AVAILABLE DATA:
━━━━━━━━
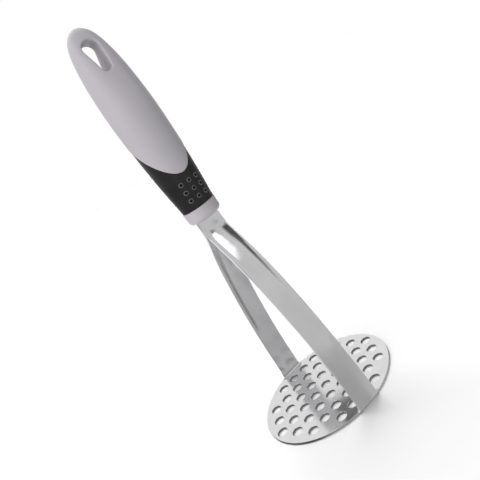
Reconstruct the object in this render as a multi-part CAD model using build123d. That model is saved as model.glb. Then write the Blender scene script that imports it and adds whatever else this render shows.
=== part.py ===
from build123d import *
import os
from math import cos, radians, sin

# Potato masher: a perforated oval plate on two formed legs, in a soft-grip handle.
# Frame: +Z up the handle, +X from the rear leg to the front leg, +Y across the legs.
# Origin: centre of the plate's underside, the face that rests on a table.

# ---- steel head, mm ----
SHEET = 1.5               # stainless sheet of plate and legs
PLATE_LENGTH = 85.0       # oval plate, along Y
PLATE_WIDTH = 76.0        # oval plate, along X
RIM_ROUND = 0.4           # rounding of the plate's upper and lower rim
HOLE_DIAMETER = 6.3
HOLE_PITCH = 9.4          # hole to hole along a row, along Y
ROW_PITCH = 9.75          # row to row, along X
HOLES_IN_ROWS = (4, 7, 8, 9, 8, 7, 4)

LEG_WIDTH = 13.7
FOOT_FLARE = 2.0          # the foot is this much wider than the leg on each side
FOOT_FLARE_TOP = 2.4      # height where the flare's rounding starts
FOOT_START = 34.0         # where plate ends and foot begins, along X
FOOT_BEND_END = 35.85     # where the foot starts to turn up, along X
FOOT_BEND_RADIUS = 1.45   # radii and angles below are of the sheet's middle surface
FOOT_TURN = 94.5
LEG_RADIUS = 280.0        # the leg's long bow
LEG_TURN = 18.0
SHOULDER_RADIUS = 99.0    # the tighter bow under the neck
SHOULDER_TURN = 10.5
NECK_RADIUS = 15.5        # the bend back to straight up
TANG_TOP = 186.0          # height of the tang's upper end
TANG_CORNER = 2.0

CHANNEL_RADIUS = 13.0     # section of the stamped channel on the leg's outer face
CHANNEL_DEPTH = 0.75      # at its upper end; it runs out towards the foot
CHANNEL_TOP = 107.0
CHANNEL_MIDDLE = 66.0
CHANNEL_FOOT = 20.0

# ---- handle, mm ----
# outer skin: height, half width along Y, half thickness along X
HANDLE_STATIONS = (
    (118.0, 9.45, 8.85),
    (131.0, 9.85, 9.2),
    (144.0, 11.0, 10.2),
    (158.0, 12.0, 11.1),
    (172.0, 12.6, 11.7),
    (186.0, 12.85, 11.7),
    (200.0, 12.4, 10.7),
    (210.0, 11.6, 9.2),
    (218.0, 10.4, 7.4),
    (225.0, 8.6, 5.4),
    (229.5, 6.4, 3.9),
    (232.2, 3.6, 2.4),
    (233.0, 1.6, 1.1),
)
COLLAR_BOTTOM = 123.6
COLLAR_TOP = 131.0
COLLAR_ROUND = 2.2
GRIP_WALL = 2.2           # rubber and body skin over the core
CORE_TOP = 202.0
SPIGOT_DEPTH = 3.5        # the core's lower end sits this deep in the collar
SPIGOT_WALL = 2.6         # collar wall round it
TANG_CLEARANCE = 0.1
# joint between grip and body, side view: front, middle and rear points of one arc (X, Z)
JOINT_FRONT = (12.8, 143.6)
JOINT_MIDDLE = (3.0, 164.2)
JOINT_REAR = (-13.2, 184.2)

DIMPLE_DIAMETER = 2.4
DIMPLE_DEPTH = 0.8
DIMPLE_PITCH_Y = 4.8
DIMPLE_PITCH_Z = 4.65
DIMPLE_CENTRE = 140.5
DIMPLES_EACH_WAY = 3

HANG_TOP_RADIUS = 4.1     # hanging hole: two round ends joined by tangents
HANG_TOP_CENTRE = 221.0
HANG_BOTTOM_RADIUS = 2.5
HANG_BOTTOM_CENTRE = 210.2
HANG_ROUND = 0.9          # rounding of its mouth

PIN_DIAMETER = 4.0
PIN_LENGTH = 16.0
PIN_HEIGHTS = {"lower_tang_pin": 148.0, "upper_tang_pin": 174.0}

REACH = 60.0              # larger than the object's half size, for cutting tools


def slab(bottom, top):
    """A block that keeps everything between two heights."""
    return Pos(0, 0, (bottom + top) / 2) * Box(2 * REACH, 2 * REACH, top - bottom)


def mashing_plate():
    plate = extrude(Ellipse(PLATE_WIDTH / 2, PLATE_LENGTH / 2), SHEET)
    plate = fillet(plate.edges(), RIM_ROUND)
    middle_row = len(HOLES_IN_ROWS) // 2
    holes = []
    for row, count in enumerate(HOLES_IN_ROWS):
        x = (row - middle_row) * ROW_PITCH
        for column in range(count):
            y = (column - (count - 1) / 2) * HOLE_PITCH
            holes.append(Pos(x, y, SHEET / 2) * Cylinder(HOLE_DIAMETER / 2, 2 * SHEET))
    plate -= holes
    foot_width = LEG_WIDTH + 2 * FOOT_FLARE
    for side in (-1, 1):
        notch_centre = side * (FOOT_START + REACH / 2)
        plate -= Pos(notch_centre, 0, SHEET / 2) * Box(REACH, foot_width, 2 * SHEET)
    return plate


def leg_path():
    """Middle surface of the front leg in side view, from the plate to the tang's top."""
    foot = Line((FOOT_START, SHEET / 2), (FOOT_BEND_END, SHEET / 2))
    bend = JernArc(foot @ 1, foot % 1, FOOT_BEND_RADIUS, FOOT_TURN)
    bow = JernArc(bend @ 1, bend % 1, LEG_RADIUS, LEG_TURN)
    shoulder = JernArc(bow @ 1, bow % 1, SHOULDER_RADIUS, SHOULDER_TURN)
    lean = FOOT_TURN + LEG_TURN + SHOULDER_TURN - 90
    neck_step = NECK_RADIUS * (1 - cos(radians(lean)))
    run = ((shoulder @ 1).X - SHEET / 2 - neck_step) / sin(radians(lean))
    slope = Line(shoulder @ 1, (shoulder @ 1) + (shoulder % 1) * run)
    neck = JernArc(slope @ 1, slope % 1, NECK_RADIUS, -lean)
    tang = Line(neck @ 1, (SHEET / 2, TANG_TOP))
    return Plane.XZ * Wire([foot, bend, bow, shoulder, slope, neck, tang])


def channel_point(height, depth):
    """Centre of the channel's round section beside the leg's long bow at this height."""
    centre_x = FOOT_BEND_END
    centre_x += FOOT_BEND_RADIUS * sin(radians(FOOT_TURN))
    centre_x -= LEG_RADIUS * sin(radians(FOOT_TURN))
    centre_z = SHEET / 2 + FOOT_BEND_RADIUS * (1 - cos(radians(FOOT_TURN)))
    centre_z += LEG_RADIUS * cos(radians(FOOT_TURN))
    outward = LEG_RADIUS + SHEET / 2 + CHANNEL_RADIUS - depth
    x = centre_x + (outward ** 2 - (height - centre_z) ** 2) ** 0.5
    return (x, 0, height)


def channel():
    """Cutting tool for the shallow channel: a round bar that leans out of the leg downwards."""
    top = channel_point(CHANNEL_TOP, CHANNEL_DEPTH)
    middle = channel_point(CHANNEL_MIDDLE, CHANNEL_DEPTH * 0.6)
    foot = channel_point(CHANNEL_FOOT, 0)
    spine = ThreePointArc(foot, middle, top)
    section = Plane(origin=spine @ 0, z_dir=spine % 0) * Circle(CHANNEL_RADIUS)
    return sweep(section, path=spine)


def front_leg():
    path = leg_path()
    foot_width = LEG_WIDTH + 2 * FOOT_FLARE
    section = Plane(origin=path @ 0, x_dir=(0, 1, 0), z_dir=path % 0) * Rectangle(foot_width, SHEET)
    strip = sweep(section, path=path)
    outline = Pos(0, TANG_TOP / 2) * Rectangle(LEG_WIDTH, TANG_TOP)
    outline = fillet(outline.vertices().group_by(Axis.Y)[-1], TANG_CORNER)
    outline += Pos(0, FOOT_FLARE_TOP / 2) * Rectangle(foot_width, FOOT_FLARE_TOP)
    inner_corners = outline.vertices().filter_by(
        lambda v: abs(abs(v.X) - LEG_WIDTH / 2) < 0.01 and abs(v.Y - FOOT_FLARE_TOP) < 0.01
    )
    outline = fillet(inner_corners, FOOT_FLARE - 0.05)
    silhouette = extrude(Plane.YZ * outline, REACH)
    leg = (strip & silhouette) - channel()
    for height in PIN_HEIGHTS.values():
        leg -= pin_bore(height)
    return leg


def pin_bore(height):
    return Pos(0, 0, height) * Rot(0, 90, 0) * Cylinder(PIN_DIAMETER / 2, PIN_LENGTH)


def handle_skin(inset=0.0):
    """The handle's outer form, or the same form drawn in by an inset."""
    stations = [s for s in HANDLE_STATIONS if min(s[1], s[2]) - inset > 1.0]
    sections = [Pos(0, 0, z) * Ellipse(a - inset, b - inset) for z, b, a in stations]
    return loft(sections)


def above_joint():
    """Everything above the curved joint between the grip and the body."""
    arc = ThreePointArc(JOINT_FRONT, JOINT_MIDDLE, JOINT_REAR)
    top = HANDLE_STATIONS[-1][0] + REACH
    edges = [
        arc,
        Line(JOINT_REAR, (-REACH, JOINT_REAR[1])),
        Line((-REACH, JOINT_REAR[1]), (-REACH, top)),
        Line((-REACH, top), (REACH, top)),
        Line((REACH, top), (REACH, JOINT_FRONT[1])),
        Line((REACH, JOINT_FRONT[1]), JOINT_FRONT),
    ]
    return extrude(Plane.XZ * make_face(edges), REACH, both=True)


def core_form():
    """Outer form of the core above the collar."""
    return handle_skin(GRIP_WALL) & slab(COLLAR_TOP, CORE_TOP)


def spigot(clearance=0.0):
    height = SPIGOT_DEPTH + clearance
    z = COLLAR_TOP - height
    half_width = HANDLE_STATIONS[1][1] - SPIGOT_WALL + clearance
    half_thickness = HANDLE_STATIONS[1][2] - SPIGOT_WALL + clearance
    return Pos(0, 0, z) * extrude(Ellipse(half_thickness, half_width), height)


def tang_slot(bottom, top):
    thickness = 2 * (SHEET + TANG_CLEARANCE)
    width = LEG_WIDTH + 2 * TANG_CLEARANCE
    return Pos(0, 0, (bottom + top) / 2) * Box(thickness, width, top - bottom)


def handle_core():
    core = core_form() + spigot()
    core -= tang_slot(COLLAR_BOTTOM, TANG_TOP + 1)
    for height in PIN_HEIGHTS.values():
        core -= pin_bore(height)
    return core


def tang_pin(height):
    pin = pin_bore(height)
    return chamfer(pin.edges().filter_by(GeomType.CIRCLE), 0.3)


def end_collar():
    collar = handle_skin() & slab(COLLAR_BOTTOM, COLLAR_TOP)
    collar = fillet(collar.edges().group_by(Axis.Z)[0], COLLAR_ROUND)
    collar -= spigot(TANG_CLEARANCE)
    return collar - tang_slot(COLLAR_BOTTOM - 1, COLLAR_TOP + 1)


def dimples():
    """Round dimples in the thumb face of the grip."""
    ball_radius = (DIMPLE_DIAMETER ** 2 / 4 + DIMPLE_DEPTH ** 2) / (2 * DIMPLE_DEPTH)
    grip_face = HANDLE_STATIONS[2]
    half = (DIMPLES_EACH_WAY - 1) / 2
    tools = []
    for column in range(DIMPLES_EACH_WAY):
        for row in range(DIMPLES_EACH_WAY):
            y = (column - half) * DIMPLE_PITCH_Y
            z = DIMPLE_CENTRE + (row - half) * DIMPLE_PITCH_Z
            lean = (grip_face[2] - HANDLE_STATIONS[1][2]) / (grip_face[0] - COLLAR_TOP)
            half_thickness = grip_face[2] + (z - grip_face[0]) * lean
            x = half_thickness * (1 - (y / grip_face[1]) ** 2) ** 0.5
            tools.append(Pos(x + ball_radius - DIMPLE_DEPTH, y, z) * Sphere(ball_radius))
    return tools


def grip_sleeve():
    sleeve = handle_skin() & slab(COLLAR_TOP, CORE_TOP)
    sleeve -= above_joint()
    sleeve -= handle_skin(GRIP_WALL)
    return sleeve - dimples()


def hanging_hole():
    top = Pos(0, HANG_TOP_CENTRE) * Circle(HANG_TOP_RADIUS)
    bottom = Pos(0, HANG_BOTTOM_CENTRE) * Circle(HANG_BOTTOM_RADIUS)
    outline = make_hull((top + bottom).edges())
    return extrude(Plane.YZ * outline, REACH, both=True)


def handle_body():
    body = handle_skin() & above_joint()
    body -= core_form()
    body -= hanging_hole()
    mouth = body.edges().filter_by(
        lambda e: e.center().Z > CORE_TOP + 2 and abs(e.center().X) > 2 and abs(e.center().Y) < 5
    )
    return fillet(mouth, HANG_ROUND)


def write(name, shape):
    shape.label = name
    export_step(shape, f"parts/{name}.step")


os.makedirs("parts", exist_ok=True)
leg = front_leg()
write("mashing_plate", mashing_plate())
write("front_leg", leg)
write("rear_leg", Rot(0, 0, 180) * leg)
write("handle_core", handle_core())
for pin_name, pin_height in PIN_HEIGHTS.items():
    write(pin_name, tang_pin(pin_height))
write("end_collar", end_collar())
write("grip_sleeve", grip_sleeve())
write("handle_body", handle_body())
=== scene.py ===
from math import cos, pi, radians, sin

import bpy
import numpy as np
from mathutils import Matrix, Vector
from mathutils.geometry import delaunay_2d_cdt

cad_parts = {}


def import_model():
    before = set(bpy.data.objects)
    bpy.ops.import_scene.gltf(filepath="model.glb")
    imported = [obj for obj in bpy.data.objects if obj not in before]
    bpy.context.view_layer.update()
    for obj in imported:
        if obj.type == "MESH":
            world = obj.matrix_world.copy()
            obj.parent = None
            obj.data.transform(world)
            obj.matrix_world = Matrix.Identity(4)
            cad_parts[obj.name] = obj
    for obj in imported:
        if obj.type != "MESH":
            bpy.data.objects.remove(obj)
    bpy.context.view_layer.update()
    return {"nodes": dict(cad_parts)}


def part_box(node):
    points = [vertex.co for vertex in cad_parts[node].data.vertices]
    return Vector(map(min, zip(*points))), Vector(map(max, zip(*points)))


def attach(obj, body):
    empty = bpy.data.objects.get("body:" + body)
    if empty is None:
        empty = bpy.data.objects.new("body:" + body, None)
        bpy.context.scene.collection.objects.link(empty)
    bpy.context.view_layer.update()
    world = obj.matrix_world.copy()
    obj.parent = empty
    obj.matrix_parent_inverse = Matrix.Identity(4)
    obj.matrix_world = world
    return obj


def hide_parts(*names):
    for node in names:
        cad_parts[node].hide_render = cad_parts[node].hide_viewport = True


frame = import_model()

MM = 0.001  # the shapes below are worked out in millimetres

# ---------------------------------------------------------------- sizes, most of them from the frame
plate_low, plate_high = (np.array(corner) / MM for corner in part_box("mashing_plate"))
leg_high = np.array(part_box("front_leg")[1]) / MM
collar_low, collar_high = (np.array(corner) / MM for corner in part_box("end_collar"))
body_high = np.array(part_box("handle_body")[1]) / MM

SHEET = plate_high[2] - plate_low[2]
PLATE_HALF_LENGTH = plate_high[1]
PLATE_HALF_WIDTH = leg_high[0] - 0.05  # the oval stays this far behind the foot bends
RIM_ROUND = 0.16
FOOT_START = 34.0
HOLE_RADIUS = 3.15
HOLE_ROUND = 0.2
HOLE_PITCH = 9.4
ROW_PITCH = 9.75
HOLES_IN_ROWS = (4, 7, 8, 9, 8, 7, 4)

LEG_HALF_WIDTH = 6.85
LEG_EDGE_ROUND = 0.35
NOTCH_HALF_WIDTH = LEG_HALF_WIDTH + 0.02
TANG_TOP = leg_high[2]
FOOT_RUN = 1.85  # flat strip between the plate and the foot bend
FOOT_BEND = (1.45, 94.5)  # radius, and turn in degrees, of the sheet's middle surface
LONG_BOW = (280.0, 18.0)
SHOULDER = (99.0, 10.5)
NECK = (15.5, 33.0)
FLARE = 1.8  # the foot is this much wider on each side
FLARE_TOP = 3.1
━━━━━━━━
WHAT IS BEING ASKED:
Beginning with the line that contains "x = half_thickness" and ending with the line that contains "points = [vertex.co", repeat exactly those lines and no others.

RESULT OF THE TASK:
            x = half_thickness * (1 - (y / grip_face[1]) ** 2) ** 0.5
            tools.append(Pos(x + ball_radius - DIMPLE_DEPTH, y, z) * Sphere(ball_radius))
    return tools


def grip_sleeve():
    sleeve = handle_skin() & slab(COLLAR_TOP, CORE_TOP)
    sleeve -= above_joint()
    sleeve -= handle_skin(GRIP_WALL)
    return sleeve - dimples()


def hanging_hole():
    top = Pos(0, HANG_TOP_CENTRE) * Circle(HANG_TOP_RADIUS)
    bottom = Pos(0, HANG_BOTTOM_CENTRE) * Circle(HANG_BOTTOM_RADIUS)
    outline = make_hull((top + bottom).edges())
    return extrude(Plane.YZ * outline, REACH, both=True)


def handle_body():
    body = handle_skin() & above_joint()
    body -= core_form()
    body -= hanging_hole()
    mouth = body.edges().filter_by(
        lambda e: e.center().Z > CORE_TOP + 2 and abs(e.center().X) > 2 and abs(e.center().Y) < 5
    )
    return fillet(mouth, HANG_ROUND)


def write(name, shape):
    shape.label = name
    export_step(shape, f"parts/{name}.step")


os.makedirs("parts", exist_ok=True)
leg = front_leg()
write("mashing_plate", mashing_plate())
write("front_leg", leg)
write("rear_leg", Rot(0, 0, 180) * leg)
write("handle_core", handle_core())
for pin_name, pin_height in PIN_HEIGHTS.items():
    write(pin_name, tang_pin(pin_height))
write("end_collar", end_collar())
write("grip_sleeve", grip_sleeve())
write("handle_body", handle_body())
=== scene.py ===
from math import cos, pi, radians, sin

import bpy
import numpy as np
from mathutils import Matrix, Vector
from mathutils.geometry import delaunay_2d_cdt

cad_parts = {}


def import_model():
    before = set(bpy.data.objects)
    bpy.ops.import_scene.gltf(filepath="model.glb")
    imported = [obj for obj in bpy.data.objects if obj not in before]
    bpy.context.view_layer.update()
    for obj in imported:
        if obj.type == "MESH":
            world = obj.matrix_world.copy()
            obj.parent = None
            obj.data.transform(world)
            obj.matrix_world = Matrix.Identity(4)
            cad_parts[obj.name] = obj
    for obj in imported:
        if obj.type != "MESH":
            bpy.data.objects.remove(obj)
    bpy.context.view_layer.update()
    return {"nodes": dict(cad_parts)}


def part_box(node):
    points = [vertex.co for vertex in cad_parts[node].data.vertices]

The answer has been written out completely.